Modeling code records:
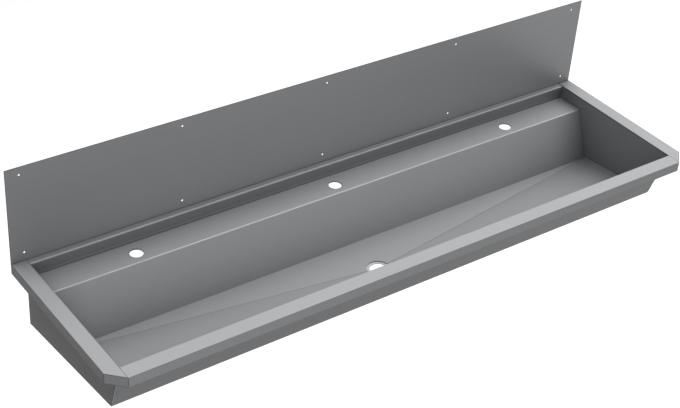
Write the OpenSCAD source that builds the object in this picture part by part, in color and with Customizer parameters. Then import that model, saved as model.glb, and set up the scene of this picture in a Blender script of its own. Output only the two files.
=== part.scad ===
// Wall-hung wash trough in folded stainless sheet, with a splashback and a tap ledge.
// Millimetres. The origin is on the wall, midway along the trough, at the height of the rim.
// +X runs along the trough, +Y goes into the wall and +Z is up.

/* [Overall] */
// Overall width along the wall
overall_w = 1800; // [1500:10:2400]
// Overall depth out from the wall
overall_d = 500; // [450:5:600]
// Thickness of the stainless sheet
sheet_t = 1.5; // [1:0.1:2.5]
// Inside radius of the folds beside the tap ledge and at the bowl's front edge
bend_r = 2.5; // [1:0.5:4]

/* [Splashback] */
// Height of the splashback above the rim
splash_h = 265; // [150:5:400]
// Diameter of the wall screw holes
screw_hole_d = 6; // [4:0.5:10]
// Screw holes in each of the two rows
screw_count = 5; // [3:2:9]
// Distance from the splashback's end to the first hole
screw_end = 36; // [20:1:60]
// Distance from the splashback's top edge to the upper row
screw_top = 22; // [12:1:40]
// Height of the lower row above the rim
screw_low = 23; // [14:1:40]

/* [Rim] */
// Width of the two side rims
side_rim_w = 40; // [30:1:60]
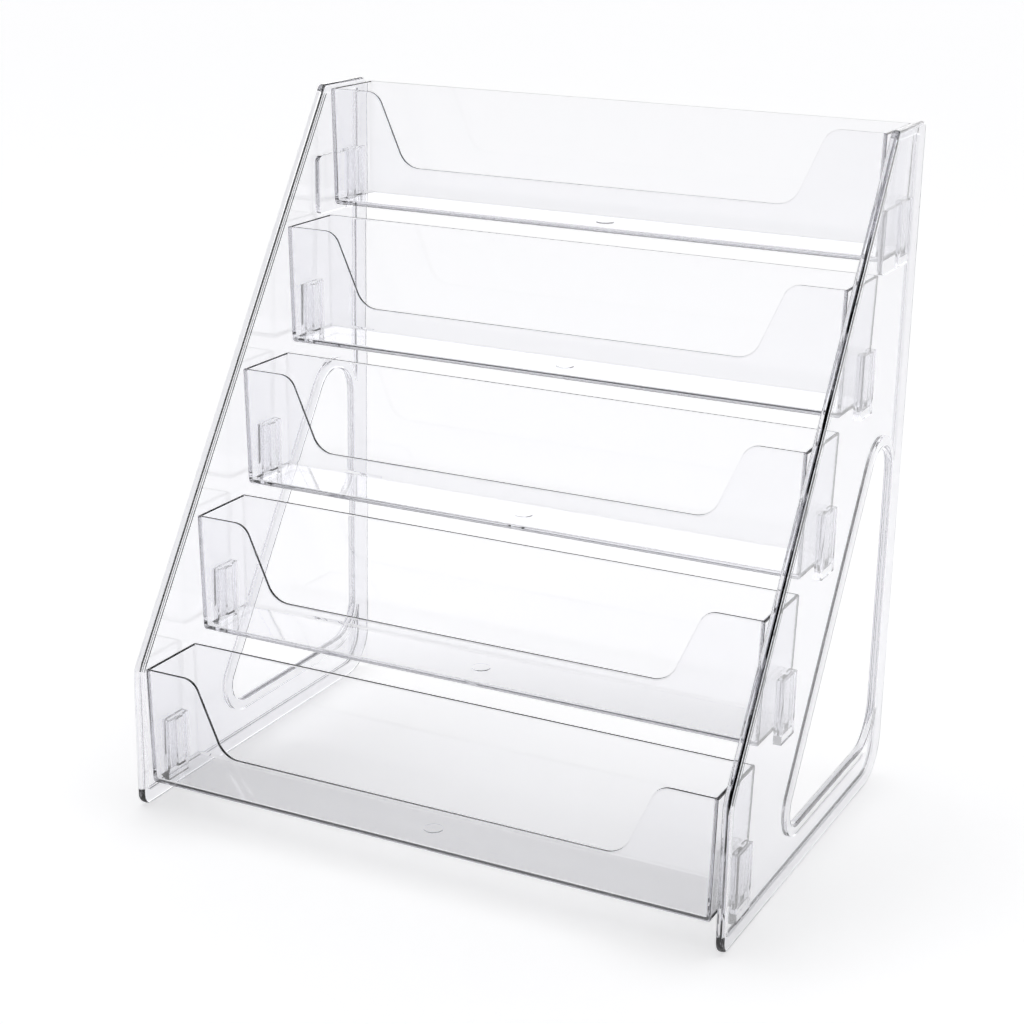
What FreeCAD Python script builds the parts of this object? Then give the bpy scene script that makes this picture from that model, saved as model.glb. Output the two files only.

Problem details
Report back each line of the entries that holds the string "with".

Written response
Write the OpenSCAD source that builds the object in this picture part by part, in color and with Customizer parameters. Then import that model, saved as model.glb, and set up the scene of this picture in a Blender script of its own. Output only the two files.
// Wall-hung wash trough in folded stainless sheet, with a splashback and a tap ledge.